During the Iraq war, Ijaz strongly endorsed the claim that Iraq had weapons of mass destruction and in 2006 claimed that Iran had already acquired nuclear weapons. More recently, he has written strongly against Pakistan’s military establishment. In 2009, he wrote in a Monitor op-ed that if Pakistan fails to curb extremists, it would be appropriate if “America walks out and previews its contingency plan for securing Pakistan's nuclear weapons on the front page of The New York Times.”
“He’s been against Pakistan’s military and the ISI [Inter Services Intelligence] up until memo-gate. Why would someone who has campaigned for the ISI to be declared a terrorist organization accept an invitation to meet the ISI Chief in London?” says the diplomatic source, referring to a meeting between Gen.

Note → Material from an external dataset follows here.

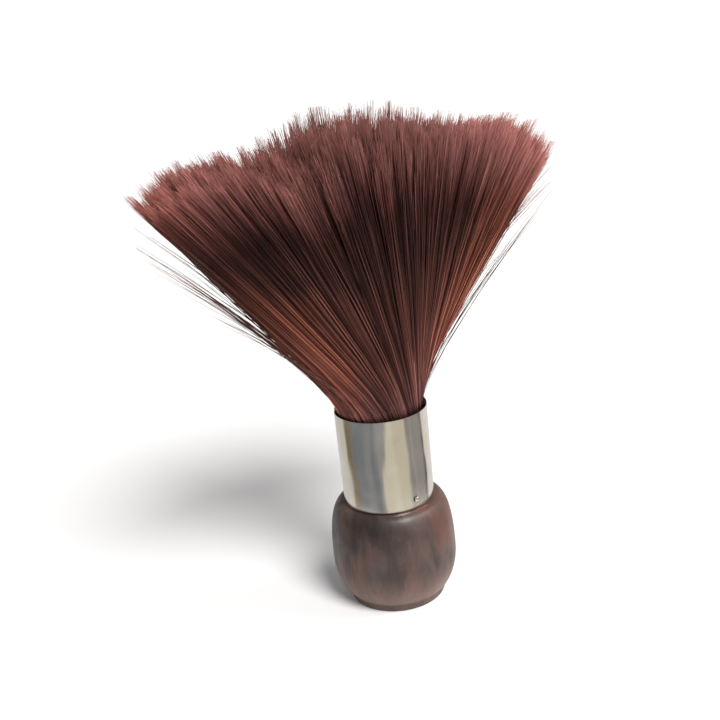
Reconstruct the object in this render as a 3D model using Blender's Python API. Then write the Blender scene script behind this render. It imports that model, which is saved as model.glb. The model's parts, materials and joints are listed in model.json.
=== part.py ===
"""Neck duster brush: a turned wooden handle, a plated ferrule and a wide fan of nylon filament.

Z is up, the handle's flat foot rests on the origin, and the fan spreads along X.
All lengths are in metres.
"""
import math

import bmesh
import bpy
from mathutils import Matrix, Vector

# Ferrule: a thin plated tube, a little wider at its rim
RIM_RADIUS = 0.0145
BASE_RADIUS = 0.01435
FERRULE_LENGTH = 0.0302
FERRULE_WALL = 0.0006

# Handle: a turned bulb on a short straight foot, with a tenon inside the ferrule
FOOT_RADIUS = 0.0153
FOOT_BAND = 0.0018
FOOT_CHAMFER = 0.0003
BELLY_SWELL = 0.00555
BELLY_HEIGHT = 0.0146
SHOULDER_HEIGHT = 0.0334
SHOULDER_STEP = 0.0005
SHOULDER_FULLNESS = 2.4
LOWER_TURN = math.radians(62)
TENON_LENGTH = 0.0145
TENON_CHAMFER = 0.0008

# Brads that hold the ferrule to the tenon
BRAD_COUNT = 2
BRAD_HEIGHT = 0.0029
BRAD_ANGLE = math.radians(13)
BRAD_SHANK_RADIUS = 0.0005
BRAD_SHANK_LENGTH = 0.0062
BRAD_HEAD_RADIUS = 0.0010
BRAD_HEAD_RISE = 0.00045
BRAD_DOME = ((0.50, 0.90), (0.85, 0.50))

# Knot: filament butts tied together and set in resin above the tenon
RESIN_DEPTH = 0.0068
RESIN_FLOOR = 0.0016
RESIN_WALL = 0.0020
TIE_WIDTH = 0.0018
TIE_THICKNESS = 0.0010

# Fan: rays that meet at one point inside the ferrule
FREE_LENGTH = 0.0885
FAN_HALF_ANGLE = math.radians(35.5)
FAN_EDGE_GAIN = 0.0120
FAN_CROWN = 0.0026
TIP_HALF_THICKNESS = 0.0210
END_ROUNDING = 2.6
END_SHARE = 0.90
LOCK_COUNT = 9
LOCK_GAP_ANGLE = math.radians(1.40)
MOUTH_SWELL = 0.0027

# Clearances
GAP = 0.0003
BALL_GAP = 0.0006
EDGE_RAY_INSET = 0.0008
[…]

Shuja Pasha and Ijaz shortly after memo-gate broke, that was also reported in Newsweek Pakistan.
For Almeida, the columnist, the affair says more about the media environment in Pakistan, where a successful libel prosecution has not taken place since 1957, and the public’s hostility to the present government, than anything else.
“A man comes out and makes an allegation and suddenly people say ‘Now we know the truth about May 2,’” he says. “He’s coming out and his analysis is being treated as gospel-truth. It’s a joke, and the problem is here in the Pakistani media and they are not treating it as they should be.”